Given records:
※ ※ ※

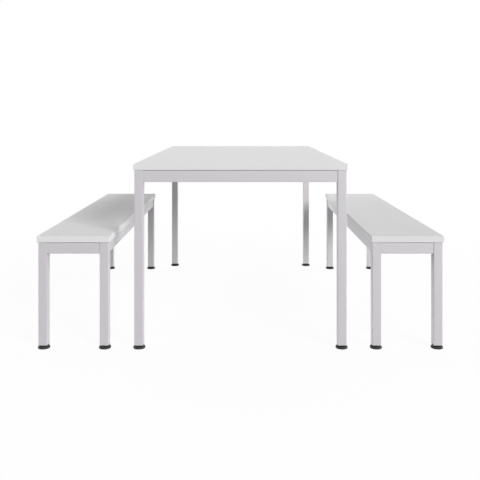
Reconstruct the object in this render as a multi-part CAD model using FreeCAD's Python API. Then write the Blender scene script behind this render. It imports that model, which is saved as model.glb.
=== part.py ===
"""Canteen table with two free-standing benches, in millimetres.

Each of the three units is a melamine-faced board with a glued edging, on a welded frame of rectangular
legs and rails, with a levelling foot screwed into a plastic insert in each leg. X runs across the
table, Y runs along it and +Z is up. The origin is on the floor under the middle of the table.
"""

import FreeCAD, Part

import math
import os

# Table
TABLE_LENGTH = 1508.0
TABLE_WIDTH = 854.0
TABLE_HEIGHT = 740.0
TABLE_OVERHANG = 3.0
TABLE_RAIL_HEIGHT = 47.0

# Benches
BENCH_LENGTH = 1430.0
BENCH_WIDTH = 290.0
BENCH_HEIGHT = 452.0
BENCH_OVERHANG = 5.0
BENCH_RAIL_HEIGHT = 45.0
BENCH_GAP = 95.0

# Boards: the edging's thickness is part of the board's length and width
BOARD_THICKNESS = 25.0
EDGING_THICKNESS = 2.0
EDGE_ROUNDING = 1.5

# Steel tubes of the frames
LEG_WIDTH = 35.0
LEG_DEPTH = 40.0
LEG_WALL = 2.0
RAIL_DEPTH = 25.0
RAIL_SETBACK = 2.0
RAIL_WALL = 1.5
TUBE_OUTER_RADIUS = 2.0
TUBE_INNER_RADIUS = 0.8

# Fixings of the boards: a washer on each screw keeps the rail clear of the board
SPACER_THICKNESS = 1.0
SPACER_DIAMETER = 16.0
SCREW_DIAMETER = 4.5
SCREW_HEAD_DIAMETER = 9.0
SCREW_HEAD_HEIGHT = 2.6
SCREW_POINT_LENGTH = 3.0
SCREW_TIP_COVER = 7.0
SCREW_PITCH = 350.0
SCREW_FIT = 0.05
SCREW_CLEARANCE = 0.4
ACCESS_HOLE_DIAMETER = 13.0

# Leg inserts
INSERT_FLANGE = 2.5
INSERT_DEPTH = 25.0
INSERT_FIT = 0.1

# Levelling feet: a steel stud with a round head, turning in the insert, captured in a plastic base
FOOT_DIAMETER = 48.0
FOOT_HEIGHT = 12.2
FOOT_TOP_RISE = 5.7
FOOT_RIM_ROUNDING = 2.0
FOOT_SOLE_CHAMFER = 0.4
FOOT_HUB_DIAMETER = 26.0
FOOT_SEAT_GAP = 0.3
STUD_DIAMETER = 10.0
STUD_OVERRUN = 5.0
STUD_CHAMFER = 1.0
STUD_HEAD_FLANGE = 3.5
STUD_HEAD_HEIGHT = 3.0
STUD_HEAD_FLOOR = 3.0
RUNNING_FIT = 0.1

LEG_BOTTOM = FOOT_HEIGHT + FOOT_SEAT_GAP + INSERT_FLANGE

UP = FreeCAD.Vector(0, 0, 1)
ALONG_X = FreeCAD.Vector(1, 0, 0)
ALONG_Y = FreeCAD.Vector(0, 1, 0)
AXIS_BASE = FreeCAD.Vector(0, 0, 0)


class Unit:
    """The sizes and place of one board on its frame."""

    def __init__(self, name, length, width, height, overhang, rail_height, centre_x, frame_front):
        self.name = name
        self.length = length
        self.width = width
        self.height = height
        self.frame_length = length - 2 * overhang
        self.frame_width = width - 2 * overhang
        self.rail_height = rail_height
        self.centre_x = centre_x
        self.centre_y = frame_front + self.frame_length / 2
        self.underside = height - BOARD_THICKNESS
        self.rail_top = self.underside - SPACER_THICKNESS
        self.rail_bottom = self.rail_top - rail_height
        self.leg_offset_x = (self.frame_width - LEG_WIDTH) / 2
        self.leg_offset_y = (self.frame_length - LEG_DEPTH) / 2
        self.rail_offset_x = (self.frame_width - RAIL_DEPTH) / 2 - RAIL_SETBACK
        self.rail_offset_y = (self.frame_length - RAIL_DEPTH) / 2 - RAIL_SETBACK

    def point(self, x, y, z):
        """A point given from the unit's own centre line, in the part's frame."""
        return FreeCAD.Vector(self.centre_x + x, self.centre_y + y, z)

    def corners(self):
        """The four corners' names and the middle of each leg."""
        for side_y, name_y in ((-1, "front"), (1, "back")):
            for side_x, name_x in ((-1, "left"), (1, "right")):
                yield name_y + "_" + name_x, side_x * self.leg_offset_x, side_y * self.leg_offset_y

    def screw_points(self):
        """The middle of each screw, from the unit's centre."""
        for y in spread(self.frame_length - 2 * LEG_DEPTH):
            yield -self.rail_offset_x, y
            yield self.rail_offset_x, y
        for x in spread(self.frame_width - 2 * LEG_WIDTH):
            yield x, -self.rail_offset_y
            yield x, self.rail_offset_y


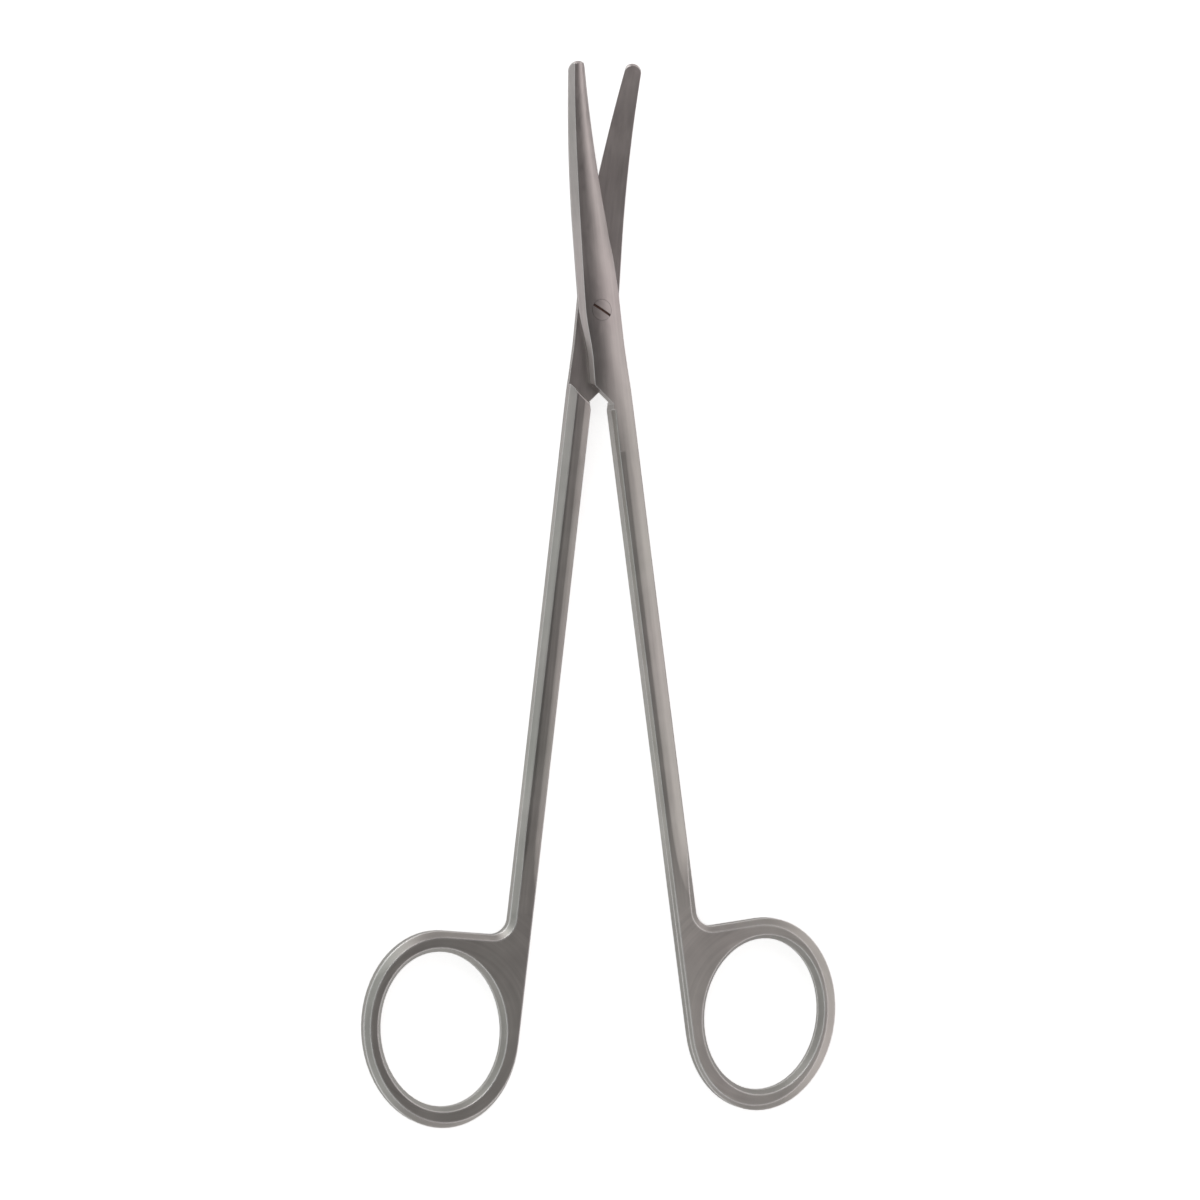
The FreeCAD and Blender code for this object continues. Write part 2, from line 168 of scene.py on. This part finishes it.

※ ※ ※

Instructions to follow: Reproduce only the lines from the top of the material through the one bearing "INSERT_FIT = 0.1", each exactly as it stands.

Full response:
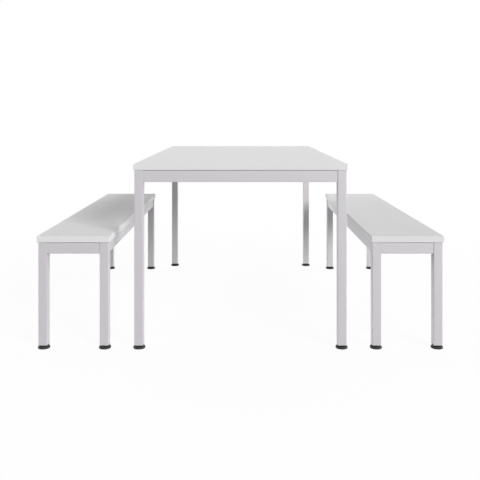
Reconstruct the object in this render as a multi-part CAD model using FreeCAD's Python API. Then write the Blender scene script behind this render. It imports that model, which is saved as model.glb.
=== part.py ===
"""Canteen table with two free-standing benches, in millimetres.

Each of the three units is a melamine-faced board with a glued edging, on a welded frame of rectangular
legs and rails, with a levelling foot screwed into a plastic insert in each leg. X runs across the
table, Y runs along it and +Z is up. The origin is on the floor under the middle of the table.
"""

import FreeCAD, Part

import math
import os

# Table
TABLE_LENGTH = 1508.0
TABLE_WIDTH = 854.0
TABLE_HEIGHT = 740.0
TABLE_OVERHANG = 3.0
TABLE_RAIL_HEIGHT = 47.0

# Benches
BENCH_LENGTH = 1430.0
BENCH_WIDTH = 290.0
BENCH_HEIGHT = 452.0
BENCH_OVERHANG = 5.0
BENCH_RAIL_HEIGHT = 45.0
BENCH_GAP = 95.0

# Boards: the edging's thickness is part of the board's length and width
BOARD_THICKNESS = 25.0
EDGING_THICKNESS = 2.0
EDGE_ROUNDING = 1.5

# Steel tubes of the frames
LEG_WIDTH = 35.0
LEG_DEPTH = 40.0
LEG_WALL = 2.0
RAIL_DEPTH = 25.0
RAIL_SETBACK = 2.0
RAIL_WALL = 1.5
TUBE_OUTER_RADIUS = 2.0
TUBE_INNER_RADIUS = 0.8

# Fixings of the boards: a washer on each screw keeps the rail clear of the board
SPACER_THICKNESS = 1.0
SPACER_DIAMETER = 16.0
SCREW_DIAMETER = 4.5
SCREW_HEAD_DIAMETER = 9.0
SCREW_HEAD_HEIGHT = 2.6
SCREW_POINT_LENGTH = 3.0
SCREW_TIP_COVER = 7.0
SCREW_PITCH = 350.0
SCREW_FIT = 0.05
SCREW_CLEARANCE = 0.4
ACCESS_HOLE_DIAMETER = 13.0

# Leg inserts
INSERT_FLANGE = 2.5
INSERT_DEPTH = 25.0
INSERT_FIT = 0.1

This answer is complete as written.